## To do
Go through the records underneath and write each one out again exactly.

--- Begin ---

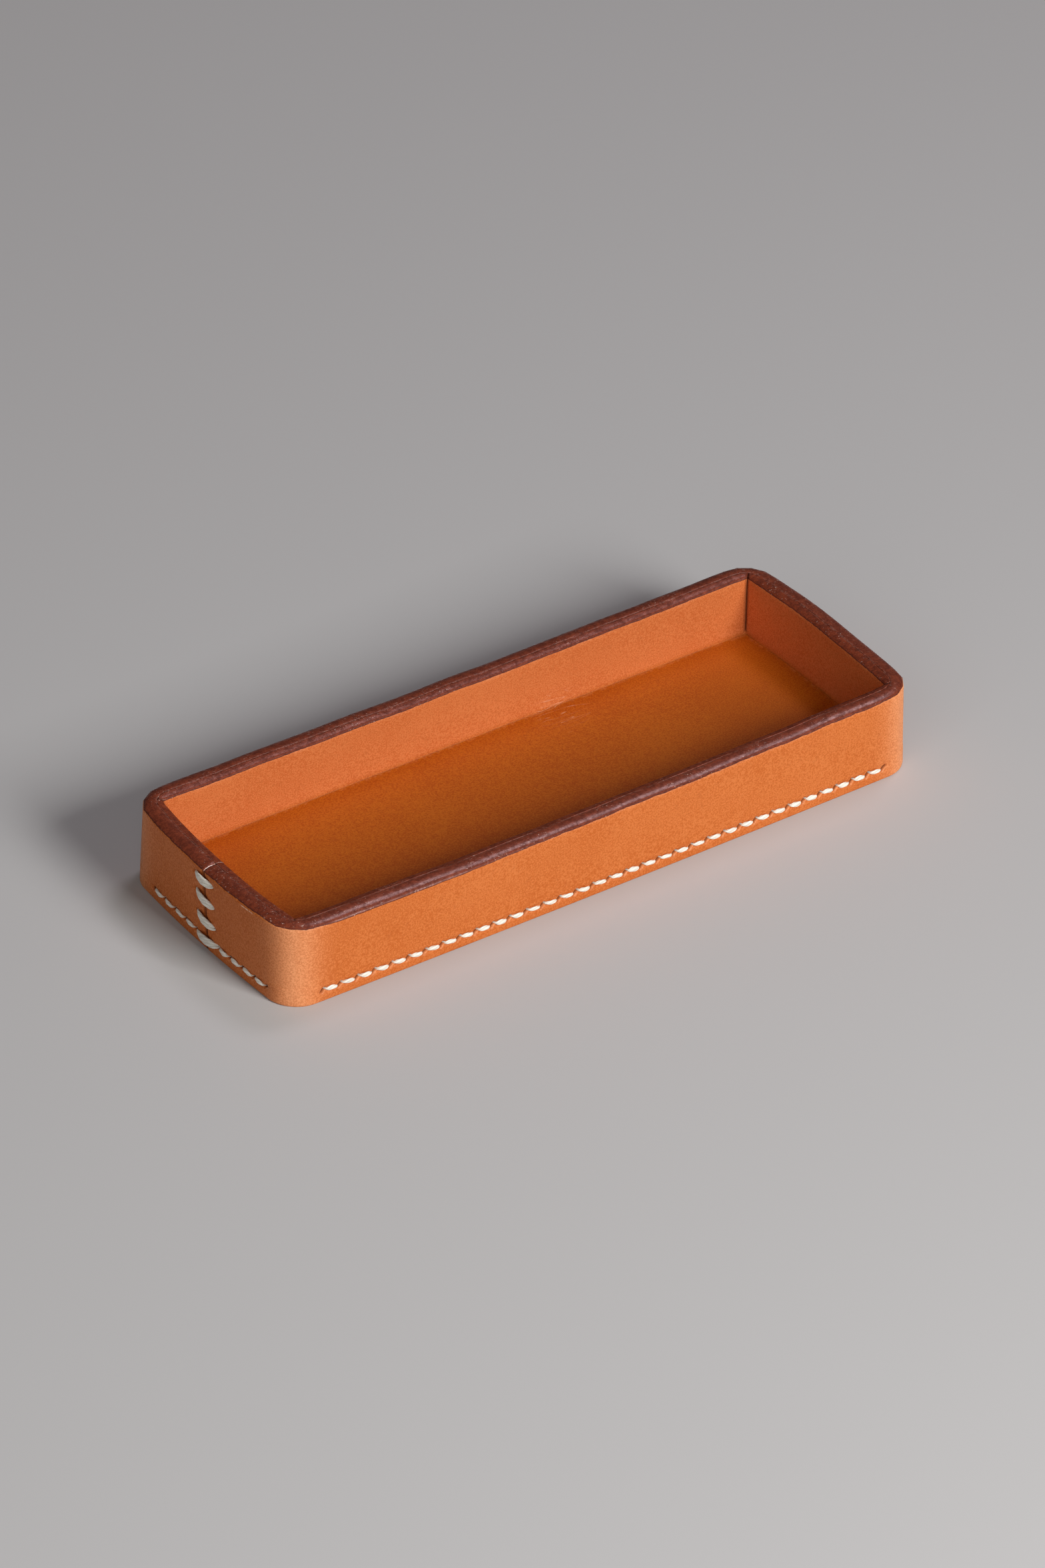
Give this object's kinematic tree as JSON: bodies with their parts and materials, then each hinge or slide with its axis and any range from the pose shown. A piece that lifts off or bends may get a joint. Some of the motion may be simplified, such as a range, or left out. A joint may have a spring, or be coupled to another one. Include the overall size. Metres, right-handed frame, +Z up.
{
  "type": "leather tray",
  "caption": "Long shallow leather tray: thick stitched outer band, laced at one short wall, over a sole and a folded-up leather lining.",
  "frame": {"origin": "on the surface that the tray stands on, under the middle of the tray", "axes": "+X along the tray, with the laced short wall facing -X; -Y out of the long wall that faces the camera; +Z up"},
  "size_m": [0.1941, 0.0728, 0.0247],
  "materials": {
    "grain_leather": "smooth vegetable-tanned grain, burnished dark at the rim",
    "lining_leather": "smooth vegetable-tanned grain, soft sheen",
    "sole_leather": "matt",
    "waxed_thread": "waxed, natural white"
  },
  "bodies": {
    "root": {"outer_band": "grain_leather", "sole": "sole_leather", "lining": "lining_leather", "front_thread": "waxed_thread", "back_thread": "waxed_thread", "right_thread": "waxed_thread", "left_far_thread": "waxed_thread", "left_near_thread": "waxed_thread", "joint_thread": "waxed_thread"}
  },
  "joints": []
}
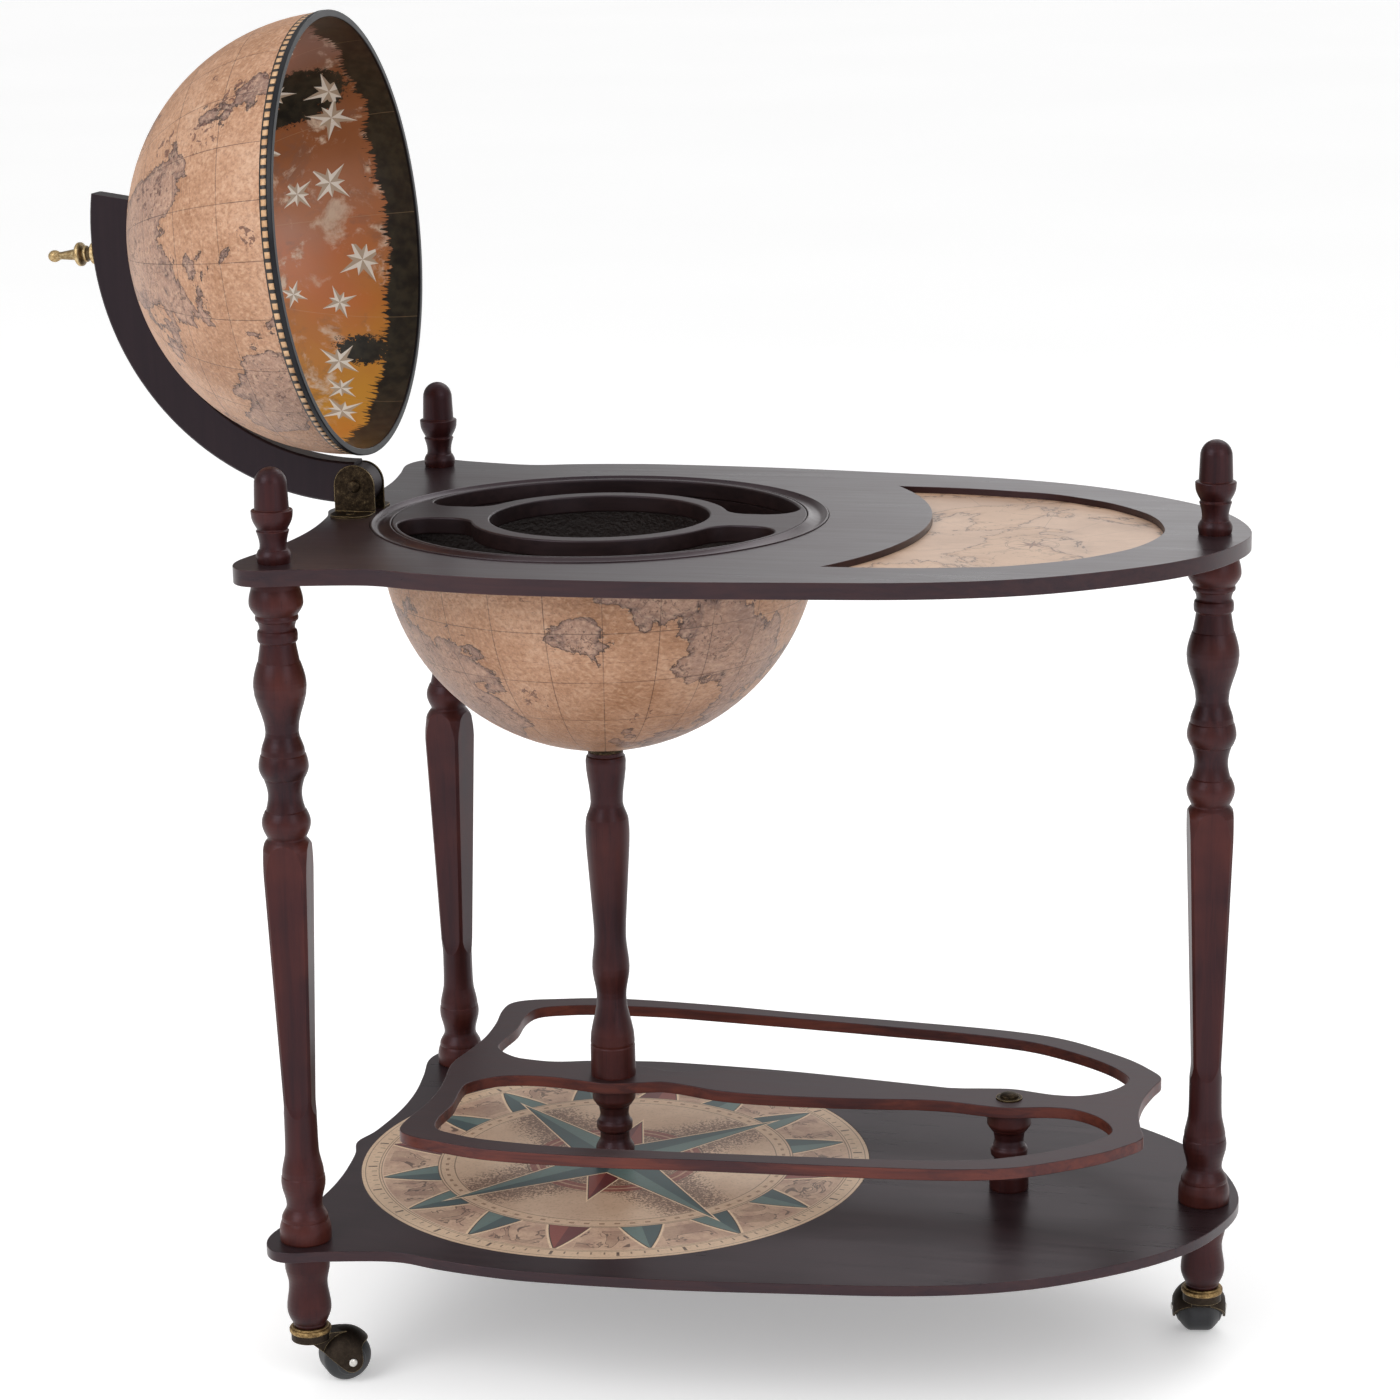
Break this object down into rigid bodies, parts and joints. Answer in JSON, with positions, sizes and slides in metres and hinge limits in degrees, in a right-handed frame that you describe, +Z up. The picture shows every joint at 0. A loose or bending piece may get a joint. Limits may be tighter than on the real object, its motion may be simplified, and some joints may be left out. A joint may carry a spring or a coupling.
{
  "type": "globe bar trolley",
  "caption": "Floor-standing globe bar on turned legs with ball casters: two shaped shelves, a bottle gallery, an inset bowl with a bottle tray and a half globe that opens on a wooden arm.",
  "frame": {"origin": "on the floor, under the middle of the whole object with its lid open", "axes": "+Z up; +X towards the long nose of the shelves, away from the lid's hinge; +Y towards the rear left leg, away from the picture's viewer"},
  "size_m": [0.9196, 0.458, 1.0079],
  "materials": {
    "shelf_wood": "satin",
    "turned_wood": "satin",
    "arm_wood": "satin",
    "tray_wood": "satin",
    "compass_paper": "satin",
    "map_paper": "satin",
    "globe_print": "satin",
    "lining_print": "satin",
    "rim_black": "satin",
    "brass": "antique",
    "steel": "satin",
    "wheel_grey": "satin"
  },
  "bodies": {
    "stand": {"lower_shelf": "shelf_wood", "compass_print": "compass_paper", "top_shelf": "shelf_wood", "map_print": "map_paper", "ring_moulding": "turned_wood", "bowl_hoop": "tray_wood", "bottle_tray": "tray_wood", "globe_bowl": "globe_print", "gallery": "tray_wood", "centre_post": "turned_wood", "post_washer": "brass", "tie_rod": "steel", "rod_nuts": "steel", "post_spacer": "turned_wood", "rail_spacer": "turned_wood", "rail_bolt": "brass", "rail_washer": "brass", "hinge_bracket_front": "brass", "hinge_bracket_rear": "brass", "hinge_pin": "brass", "bracket_screws": "brass", "leg_studs": "steel", "finial_front_left": "turned_wood", "finial_back_left": "turned_wood", "finial_right": "turned_wood", "leg_front_left": "turned_wood", "leg_back_left": "turned_wood", "leg_right": "turned_wood", "foot_front_left": "turned_wood", "foot_back_left": "turned_wood", "foot_right": "turned_wood", "caster_cup_front_left": "brass", "caster_cup_back_left": "brass", "caster_cup_right": "brass"},
    "lid_arm": {"meridian_arm": "arm_wood", "arm_finial": "brass", "polar_bolt": "brass", "polar_collar": "brass", "polar_nut": "brass"},
    "lid_dome": {"globe_dome": "globe_print", "dome_lining": "lining_print", "dome_rim": "rim_black"},
    "caster_front_left": {"caster_hood_front_left": "brass", "caster_axle_front_left": "brass"},
    "wheel_front_left": {"caster_wheel_front_left": "wheel_grey"},
    "caster_back_left": {"caster_hood_back_left": "brass", "caster_axle_back_left": "brass"},
    "wheel_back_left": {"caster_wheel_back_left": "wheel_grey"},
    "caster_right": {"caster_hood_right": "brass", "caster_axle_right": "brass"},
    "wheel_right": {"caster_wheel_right": "wheel_grey"}
  },
  "joints": [
    {"name": "lid_hinge", "type": "hinge", "parent": "stand", "child": "lid_arm", "pos_m": [-0.21667, 0, 0.652], "axis": [0, 1, 0], "range_deg": [0, 94.5]},
    {"name": "dome_spin", "type": "hinge", "parent": "lid_arm", "child": "lid_dome", "pos_m": [-0.21658, 0, 0.84209], "axis": [-0.9969, 0, -0.0785], "continuous": true},
    {"name": "swivel_front_left", "type": "hinge", "parent": "stand", "child": "caster_front_left", "pos_m": [-0.21467, -0.1984, 0.042], "axis": [0, 0, 1], "continuous": true},
    {"name": "roll_front_left", "type": "hinge", "parent": "caster_front_left", "child": "wheel_front_left", "pos_m": [-0.1939, -0.18275, 0.0185], "axis": [-0.6018, 0.7986, 0], "continuous": true},
    {"name": "swivel_back_left", "type": "hinge", "parent": "stand", "child": "caster_back_left", "pos_m": [-0.21467, 0.1984, 0.042], "axis": [0, 0, 1], "continuous": true},
    {"name": "roll_back_left", "type": "hinge", "parent": "caster_back_left", "child": "wheel_back_left", "pos_m": [-0.24027, 0.20291, 0.0185], "axis": [-0.1736, -0.9848, 0], "continuous": true},
    {"name": "swivel_right", "type": "hinge", "parent": "stand", "child": "caster_right", "pos_m": [0.43353, 0, 0.042], "axis": [0, 0, 1], "continuous": true},
    {"name": "roll_right", "type": "hinge", "parent": "caster_right", "child": "wheel_right", "pos_m": [0.42902, 0.0256, 0.0185], "axis": [-0.9848, -0.1736, 0], "continuous": true}
  ]
}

--- End ---

## Solution to this task
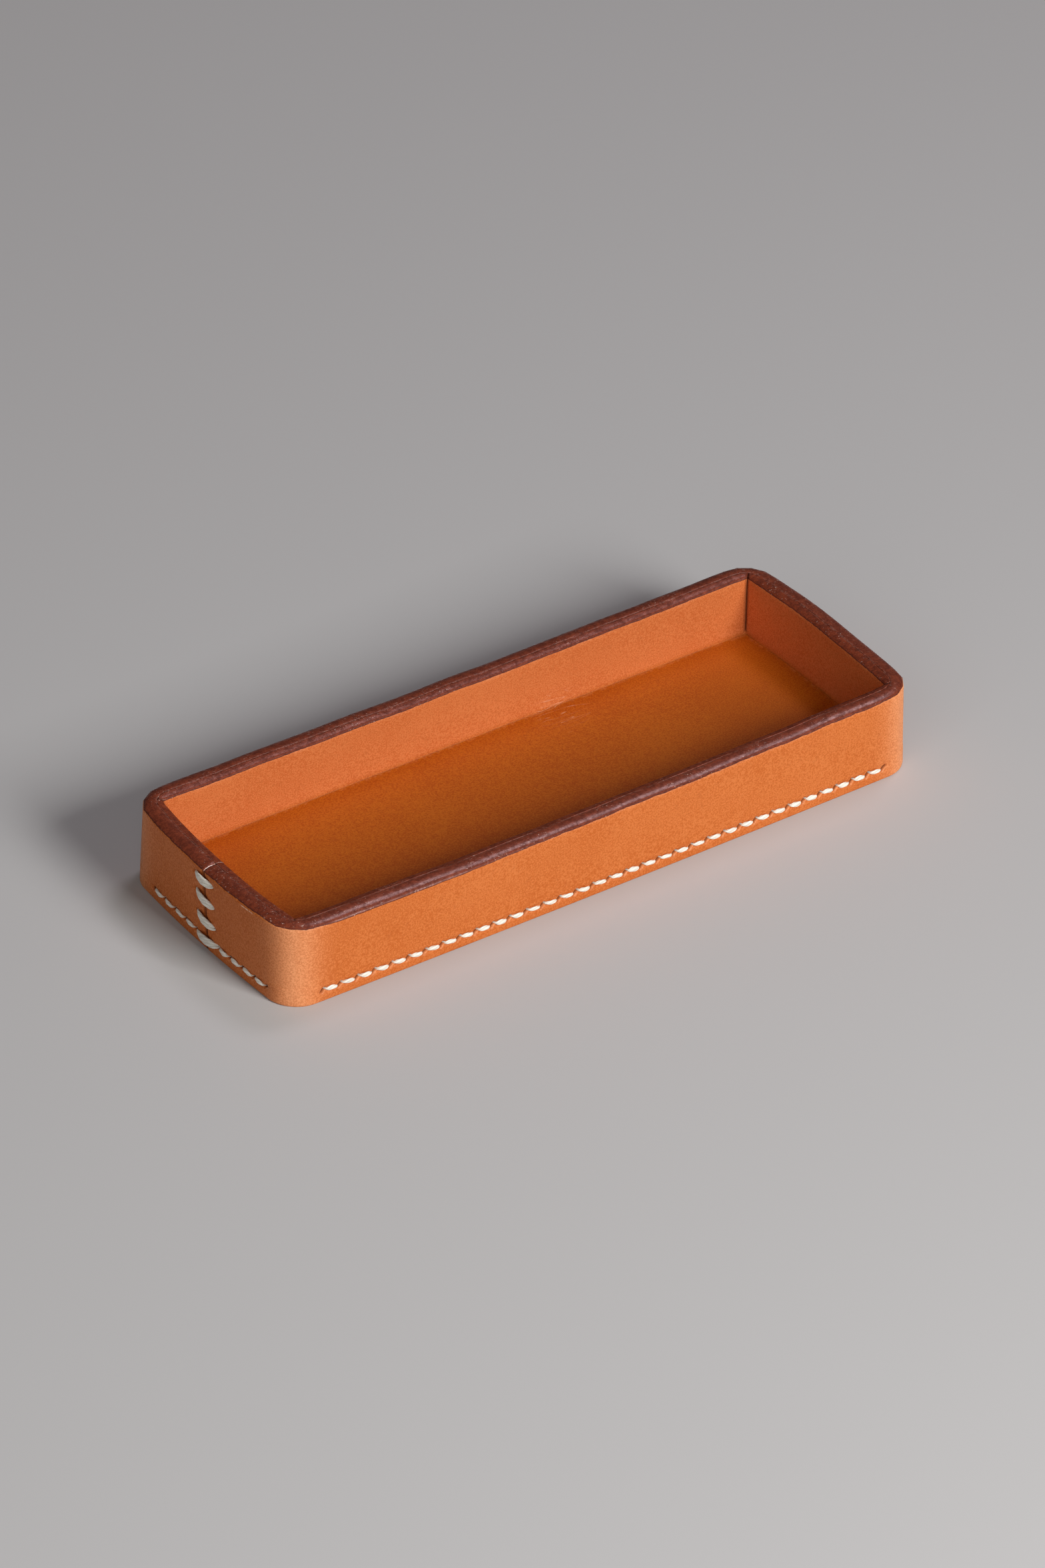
Give this object's kinematic tree as JSON: bodies with their parts and materials, then each hinge or slide with its axis and any range from the pose shown. A piece that lifts off or bends may get a joint. Some of the motion may be simplified, such as a range, or left out. A joint may have a spring, or be coupled to another one. Include the overall size. Metres, right-handed frame, +Z up.
{
  "type": "leather tray",
  "caption": "Long shallow leather tray: thick stitched outer band, laced at one short wall, over a sole and a folded-up leather lining.",
  "frame": {"origin": "on the surface that the tray stands on, under the middle of the tray", "axes": "+X along the tray, with the laced short wall facing -X; -Y out of the long wall that faces the camera; +Z up"},
  "size_m": [0.1941, 0.0728, 0.0247],
  "materials": {
    "grain_leather": "smooth vegetable-tanned grain, burnished dark at the rim",
    "lining_leather": "smooth vegetable-tanned grain, soft sheen",
    "sole_leather": "matt",
    "waxed_thread": "waxed, natural white"
  },
  "bodies": {
    "root": {"outer_band": "grain_leather", "sole": "sole_leather", "lining": "lining_leather", "front_thread": "waxed_thread", "back_thread": "waxed_thread", "right_thread": "waxed_thread", "left_far_thread": "waxed_thread", "left_near_thread": "waxed_thread", "joint_thread": "waxed_thread"}
  },
  "joints": []
}
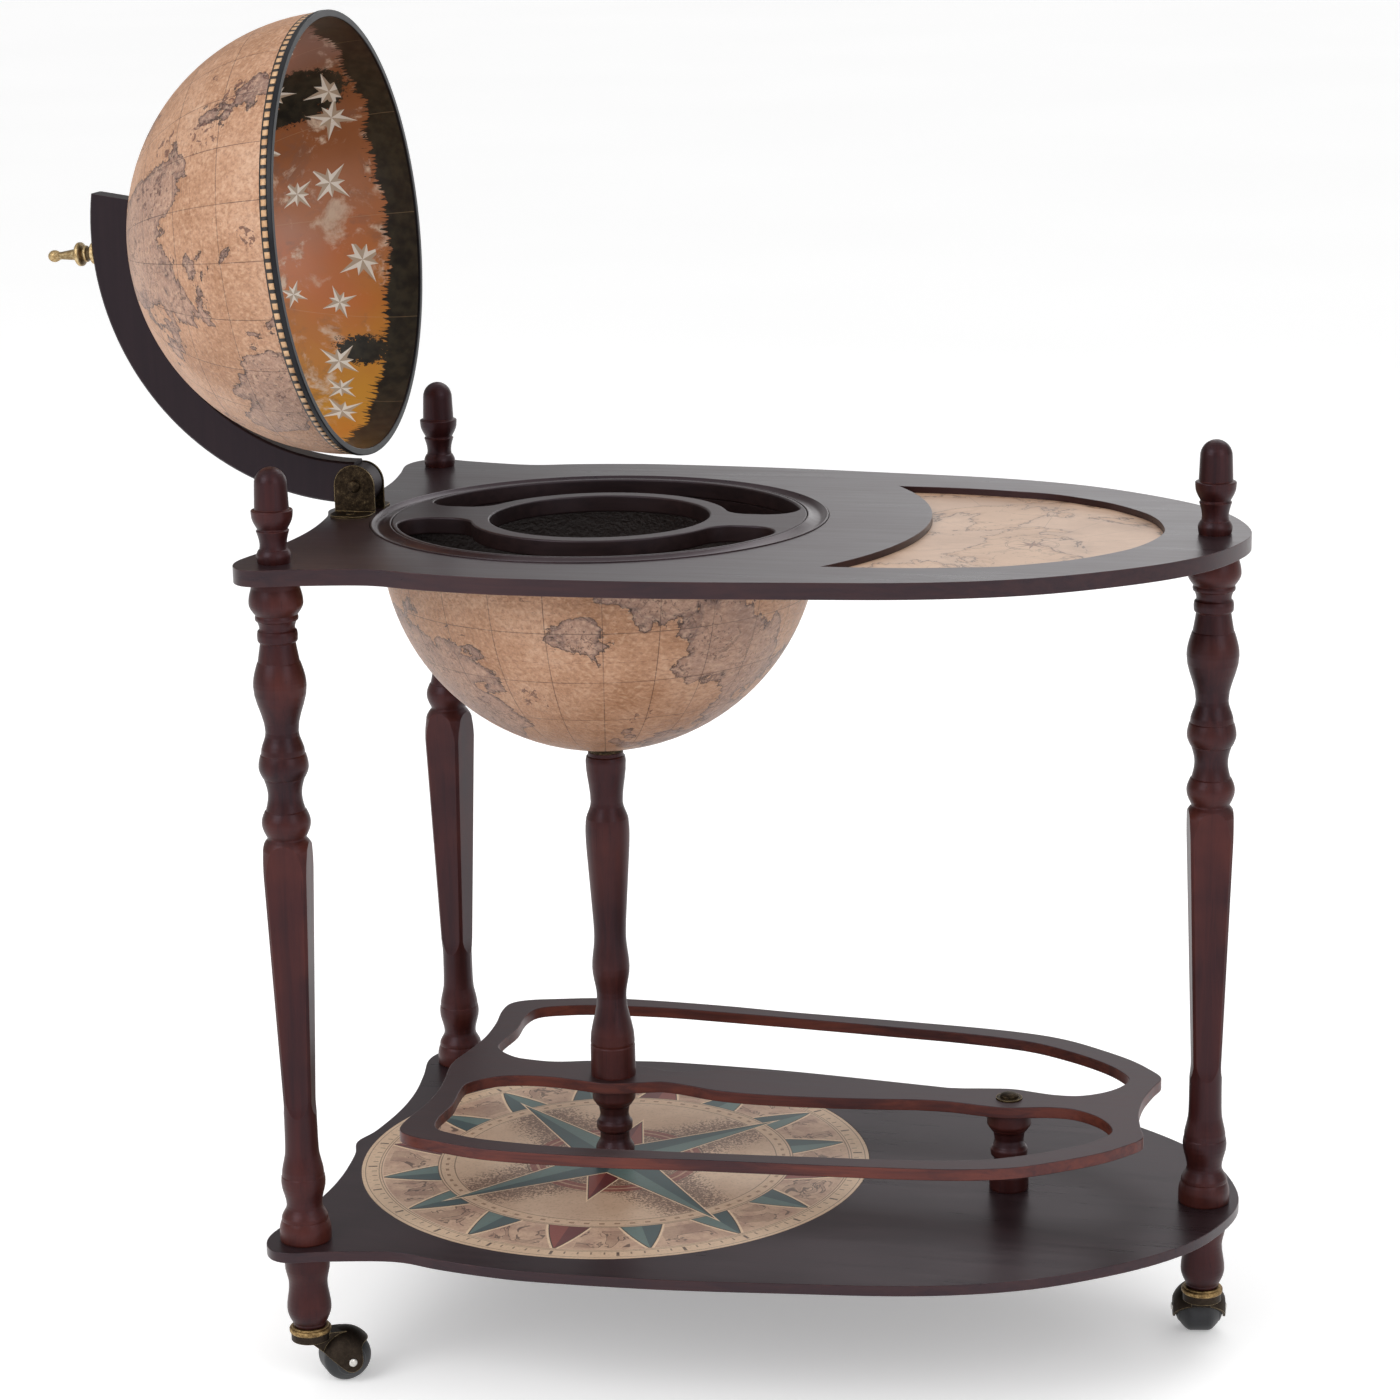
Break this object down into rigid bodies, parts and joints. Answer in JSON, with positions, sizes and slides in metres and hinge limits in degrees, in a right-handed frame that you describe, +Z up. The picture shows every joint at 0. A loose or bending piece may get a joint. Limits may be tighter than on the real object, its motion may be simplified, and some joints may be left out. A joint may carry a spring or a coupling.
{
  "type": "globe bar trolley",
  "caption": "Floor-standing globe bar on turned legs with ball casters: two shaped shelves, a bottle gallery, an inset bowl with a bottle tray and a half globe that opens on a wooden arm.",
  "frame": {"origin": "on the floor, under the middle of the whole object with its lid open", "axes": "+Z up; +X towards the long nose of the shelves, away from the lid's hinge; +Y towards the rear left leg, away from the picture's viewer"},
  "size_m": [0.9196, 0.458, 1.0079],
  "materials": {
    "shelf_wood": "satin",
    "turned_wood": "satin",
    "arm_wood": "satin",
    "tray_wood": "satin",
    "compass_paper": "satin",
    "map_paper": "satin",
    "globe_print": "satin",
    "lining_print": "satin",
    "rim_black": "satin",
    "brass": "antique",
    "steel": "satin",
    "wheel_grey": "satin"
  },
  "bodies": {
    "stand": {"lower_shelf": "shelf_wood", "compass_print": "compass_paper", "top_shelf": "shelf_wood", "map_print": "map_paper", "ring_moulding": "turned_wood", "bowl_hoop": "tray_wood", "bottle_tray": "tray_wood", "globe_bowl": "globe_print", "gallery": "tray_wood", "centre_post": "turned_wood", "post_washer": "brass", "tie_rod": "steel", "rod_nuts": "steel", "post_spacer": "turned_wood", "rail_spacer": "turned_wood", "rail_bolt": "brass", "rail_washer": "brass", "hinge_bracket_front": "brass", "hinge_bracket_rear": "brass", "hinge_pin": "brass", "bracket_screws": "brass", "leg_studs": "steel", "finial_front_left": "turned_wood", "finial_back_left": "turned_wood", "finial_right": "turned_wood", "leg_front_left": "turned_wood", "leg_back_left": "turned_wood", "leg_right": "turned_wood", "foot_front_left": "turned_wood", "foot_back_left": "turned_wood", "foot_right": "turned_wood", "caster_cup_front_left": "brass", "caster_cup_back_left": "brass", "caster_cup_right": "brass"},
    "lid_arm": {"meridian_arm": "arm_wood", "arm_finial": "brass", "polar_bolt": "brass", "polar_collar": "brass", "polar_nut": "brass"},
    "lid_dome": {"globe_dome": "globe_print", "dome_lining": "lining_print", "dome_rim": "rim_black"},
    "caster_front_left": {"caster_hood_front_left": "brass", "caster_axle_front_left": "brass"},
    "wheel_front_left": {"caster_wheel_front_left": "wheel_grey"},
    "caster_back_left": {"caster_hood_back_left": "brass", "caster_axle_back_left": "brass"},
    "wheel_back_left": {"caster_wheel_back_left": "wheel_grey"},
    "caster_right": {"caster_hood_right": "brass", "caster_axle_right": "brass"},
    "wheel_right": {"caster_wheel_right": "wheel_grey"}
  },
  "joints": [
    {"name": "lid_hinge", "type": "hinge", "parent": "stand", "child": "lid_arm", "pos_m": [-0.21667, 0, 0.652], "axis": [0, 1, 0], "range_deg": [0, 94.5]},
    {"name": "dome_spin", "type": "hinge", "parent": "lid_arm", "child": "lid_dome", "pos_m": [-0.21658, 0, 0.84209], "axis": [-0.9969, 0, -0.0785], "continuous": true},
    {"name": "swivel_front_left", "type": "hinge", "parent": "stand", "child": "caster_front_left", "pos_m": [-0.21467, -0.1984, 0.042], "axis": [0, 0, 1], "continuous": true},
    {"name": "roll_front_left", "type": "hinge", "parent": "caster_front_left", "child": "wheel_front_left", "pos_m": [-0.1939, -0.18275, 0.0185], "axis": [-0.6018, 0.7986, 0], "continuous": true},
    {"name": "swivel_back_left", "type": "hinge", "parent": "stand", "child": "caster_back_left", "pos_m": [-0.21467, 0.1984, 0.042], "axis": [0, 0, 1], "continuous": true},
    {"name": "roll_back_left", "type": "hinge", "parent": "caster_back_left", "child": "wheel_back_left", "pos_m": [-0.24027, 0.20291, 0.0185], "axis": [-0.1736, -0.9848, 0], "continuous": true},
    {"name": "swivel_right", "type": "hinge", "parent": "stand", "child": "caster_right", "pos_m": [0.43353, 0, 0.042], "axis": [0, 0, 1], "continuous": true},
    {"name": "roll_right", "type": "hinge", "parent": "caster_right", "child": "wheel_right", "pos_m": [0.42902, 0.0256, 0.0185], "axis": [-0.9848, -0.1736, 0], "continuous": true}
  ]
}